Every summer growing up I would arrive at my favorite place on Earth with jitters in my stomach, wondering who my bunk mate would be and if I would get the top bunk.  These feelings were always part of the first day of camp at Olin-Sang-Ruby Union Institute. I was always so antsy driving through the gates and having our lunch and introductions “upstairs” (the area where the buildings and cabins were).  I couldn’t wait to head “downstairs” (the area where we lived in tents as opposed to cabins), to my home for the next three to six weeks.

A camper helps weed the garden during Kibbutz HaTzofim Bet 2011.

As our whole unit walked the path downstairs, our first sight was the refet (the animal barn) and the gan (the garden).  Our unit was called Kibbutz HaTzofim and part of living on a kibbutz, at least in the Midwest, is having a refet and a gan.  Looking back we were way ahead of the times.  Farm-to-table back in the mid nineties!  Granted the small harvest probably could only feed about one tent’s worth of kids, but I still have a distinct memory of harvesting a cucumber and cutting it up to add it to our Sysco™ lettuce.

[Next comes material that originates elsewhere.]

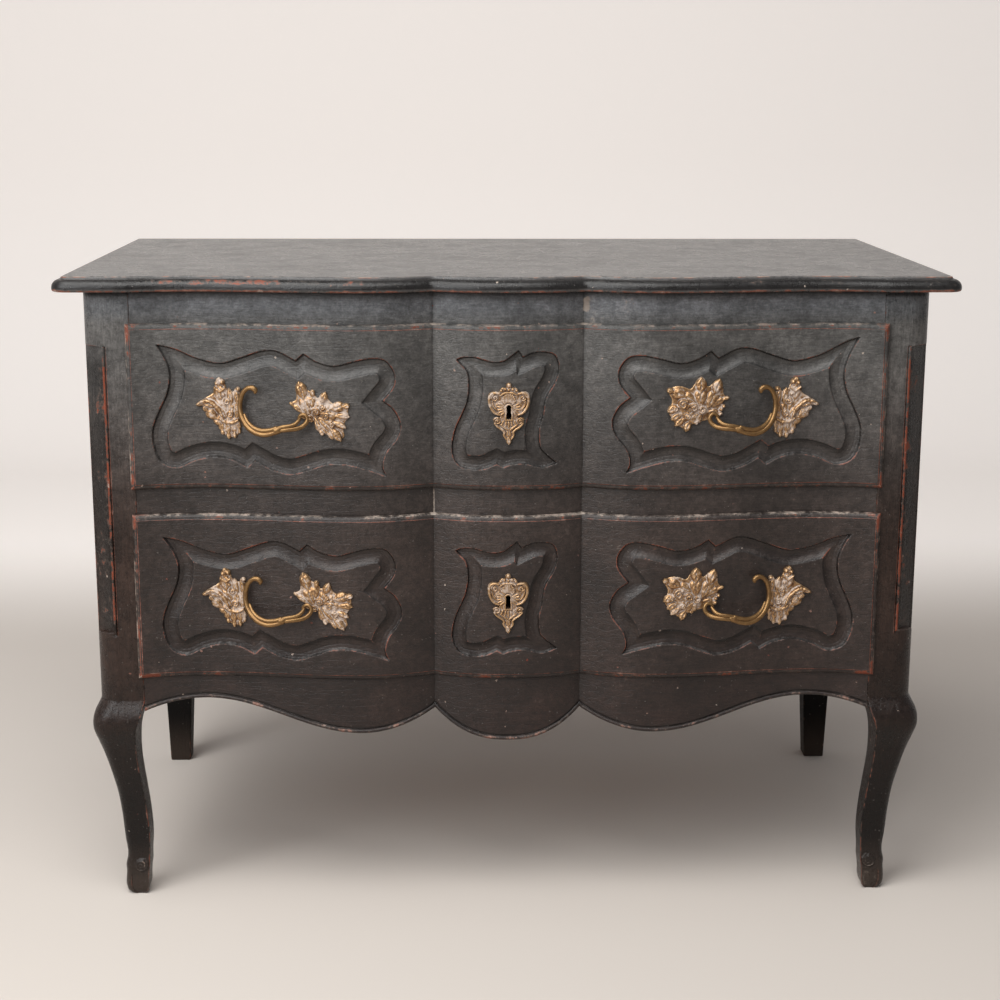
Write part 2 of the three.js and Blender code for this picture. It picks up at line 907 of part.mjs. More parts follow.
// The C-scroll and bar of a handle, one round rod along a curve
function handleBar(side, levels) {
  const points = barShares.map(([out, up, proud]) => {
    const x = side * (handleOffset + (out * handleWidth) / 2);
    return new THREE.Vector3(x, drawerFaceY(x) - proud * barProud, levels.middle + (up * handleHeight) / 2);
  });
  const section = new THREE.Shape();
  for (let corner = 0; corner < barSides; corner += 1) {
    const turn = (2 * Math.PI * corner) / barSides;
    const across = barRadius * Math.cos(turn);
    const along = barRadius * Math.sin(turn);
    if (corner === 0) {
      section.moveTo(across, along);
    } else {
      section.lineTo(across, along);
    }
  }
  const extrudePath = new THREE.CatmullRomCurve3(points);
  return solidOf(new THREE.ExtrudeGeometry(section, { steps: barSteps, extrudePath }));
}

// A handle in one casting: two plates, the bar and a stud behind each plate
function handle(side, levels, front) {
  let casting = handlePlate(side, levels, outerPlateShares);
  casting = casting.add(handlePlate(side, levels, innerPlateShares));
  casting = casting.add(handleBar(side, levels));
  casting = casting.subtract(front.translate(0, -jointGap, 0));
  for (const stud of studPlaces(levels).filter((place) => place.side === side)) {
    const start = drawerFaceY(stud.x) - plateThickness / 2;
    const end = frontBackPlane + nutThickness + studEnd;
    casting = casting.add(rodAlongY(studRadius, stud.x, stud.z, start, end));
  }
  return casting;
}

function nut({ x, z }) {
  const half = nutWidth / 2;
  const front = frontBackPlane + jointGap;
  const back = front + nutThickness;
  const body = block(x - half, x + half, front, back, z - half, z + half);
  return body.subtract(rodAlongY(studRadius + jointGap, x, z, front - cutOverrun, back + cutOverrun));
}

function addDrawer(name, opening) {
  const levels = drawerLevels(opening);
  const front = drawerFront(opening, levels);
  const bottom = bottomBoard(levels, 0);
  addPart(`${name}_drawer_front`, front, 'paint');
  addPart(`${name}_drawer_side_left`, drawerSide(-1, levels), 'rawWood');
  addPart(`${name}_drawer_side_right`, drawerSide(1, levels), 'rawWood');
  addPart(`${name}_drawer_back`, drawerBack(levels), 'rawWood');
  addPart(`${name}_drawer_bottom`, bottom, 'rawWood');
  addPart(`${name}_lock_case`, lockCase(levels), 'iron');
  addPart(`${name}_lock_bolt`, lockBolt(levels), 'iron');
  addPart(`${name}_escutcheon`, escutcheon(levels, front), 'brass');
  addPart(`${name}_handle_left`, handle(-1, levels, front), 'brass');
  addPart(`${name}_handle_right`, handle(1, levels, front), 'brass');
  studPlaces(levels).forEach((place, index) => {
    addPart(`${name}_handle_nut_${index + 1}`, nut(place), 'iron');
  });
}

function addCase() {
  const boards = topBoards();
  addPart('top_front_board', boards.front, 'paint');
  addPart('top_rear_board', boards.rear, 'paint');
  const rails = {
    front_top_rail: frontRail(() => upperOpeningTop, postTop, ...tenonLevels.top)
      .subtract(boltMortise(openings.upper)),
    front_middle_rail: frontRail(() => lowerOpeningTop, upperOpeningBottom, ...tenonLevels.middle)
      .subtract(boltMortise(openings.lower)),
    front_apron: frontRail((x) => crossbow(x, apronLevels), apronTop, ...tenonLevels.bottom),
  };
  for (const [name, rail] of Object.entries(rails)) {
    addPart(name, cutPegs(cutPegs(rail, -1), 1), 'paint');
  }
  addPart('back_top_rail', backRail(backRails.top), 'rawWood');
  addPart('back_bottom_rail', backRail(backRails.bottom), 'rawWood');
  for (let index = 0; index < backBoardCount; index += 1) {
    addPart(`back_board_${index + 1}`, backBoard(index), 'rawWood');
  }
  for (const [word, side] of [['left', -1], ['right', 1]]) {
    addPart(`front_post_${word}`, frontPost(side), 'paint');
    addPart(`rear_post_${word}`, rearPost(side), 'paint');
    addPart(`side_top_rail_${word}`, sideRail(side, sideRails.top), 'paint');
    addPart(`side_bottom_rail_${word}`, sideRail(side, sideRails.bottom), 'paint');
    addPart(`side_panel_${word}`, sidePanel(side, 0), 'paint');
    addPart(`upper_runner_${word}`, runner(side, openings.upper), 'rawWood');
    addPart(`lower_runner_${word}`, runner(side, openings.lower), 'rawWood');
    addPart(`upper_kicker_${word}`, kicker(side), 'rawWood');
    for (const [name, z] of pegPlaces()) {
      addPart(`${name}_${word}`, pegRod(side, z, 0), 'paint');
    }
  }
}

addCase();
addDrawer('upper', openings.upper);
addDrawer('lower', openings.lower);

export default commode;
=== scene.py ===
# Looks of a worn black commode chest with a crossbow front, built around its packed construction.
# The sizes here are in millimetres and turn to metres when a mesh is made.
import math

import bmesh
import bpy
import numpy as np
from mathutils import Matrix, Vector


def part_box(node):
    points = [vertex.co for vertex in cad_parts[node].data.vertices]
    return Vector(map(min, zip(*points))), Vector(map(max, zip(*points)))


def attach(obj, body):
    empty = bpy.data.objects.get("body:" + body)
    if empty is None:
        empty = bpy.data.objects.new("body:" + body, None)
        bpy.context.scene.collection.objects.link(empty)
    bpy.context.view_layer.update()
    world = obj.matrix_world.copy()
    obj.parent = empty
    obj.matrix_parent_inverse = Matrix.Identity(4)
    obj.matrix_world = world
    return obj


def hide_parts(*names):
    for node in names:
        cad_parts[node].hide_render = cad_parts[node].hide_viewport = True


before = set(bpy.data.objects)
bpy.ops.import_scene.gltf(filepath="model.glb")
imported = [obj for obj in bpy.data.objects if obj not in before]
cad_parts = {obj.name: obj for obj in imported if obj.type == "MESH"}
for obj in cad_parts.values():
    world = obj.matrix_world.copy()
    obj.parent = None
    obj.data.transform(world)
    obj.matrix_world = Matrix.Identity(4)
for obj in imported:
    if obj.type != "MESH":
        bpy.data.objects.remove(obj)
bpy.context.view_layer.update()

MM = 0.001
SIDES = (("left", -1), ("right", 1))
DRAWERS = ("upper", "lower")


def corners(node):
    """A node's lowest and highest corner in millimetres."""
    low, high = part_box(node)
    return np.array(low) / MM, np.array(high) / MM


# Places read from the construction
top_low = corners("top_front_board")[0]
top_high = corners("top_rear_board")[1]
rear_post_high = corners("rear_post_right")[1]
TOP_HALF = top_high[0]
TOP_SURFACE = top_high[2]
TOP_UNDERSIDE = corners("top_rear_board")[0][2]
TOP_REAR = top_high[1]
BOARD_JOINT = corners("top_front_board")[1][1]
JOINT_GAP = corners("top_rear_board")[0][1] - BOARD_JOINT
CASE_HALF = rear_post_high[0]
CASE_BACK = rear_post_high[1]
POST_TOP = rear_post_high[2]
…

That memory is the one I’ll be focusing on because it had such a lasting impact.  Right now I’m studying to become a garden educator.  This past year I have been able to reflect and slowly put together all the small experiences I had growing up involving gardens and  growing vegetables.  It wasn’t until I sat down to write this article, that I even realized that the garden every summer at camp might have been one of those experiences that has led me down the path to being a garden educator.

The feeling of having my hands in the dirt, putting the seed in the ground and watering the garden until my cucumber was ready to harvest is something I’ll never forget.  The experiential learning that happened every summer in the garden is so powerful and sometimes may go unrealized for many years. Can I pinpoint that it was the garden at camp that started me going down this path? Probably not, but I can’t help to think that it was one of the main contributing factors.

Experiential learning, which is so plentiful at summer camp, through gardening, living communally, and preparing their own meals, is one of the many benefits of summer camps.  I think experiential learning opportunities like this will help children be more conscious and responsible consumers later in life.  Having the connection of where their food comes from during the summer can empower them and can eventually lead to a desire to grow a garden when they get back home.  Now when children go to the supermarket with their parents, they know that the cucumber doesn’t magically appear on the the supermarket shelf, but rather grows on a vine on the ground.

Living in an immersed Jewish setting during summer camp produces people with stronger Jewish identities and stronger connections to their Jewish communities ( https://www.jewishcamp.org/how-we-help/research ).  Adding vegetable gardens to the camp facilities is one more step that can lead to campers having stronger connections to their food as well.

My decision to be a garden educator came from many different experiences, but who is to say that it wasn’t sparked that first summer in Kibbutz HaTzofim when I got to harvest my first cucumber?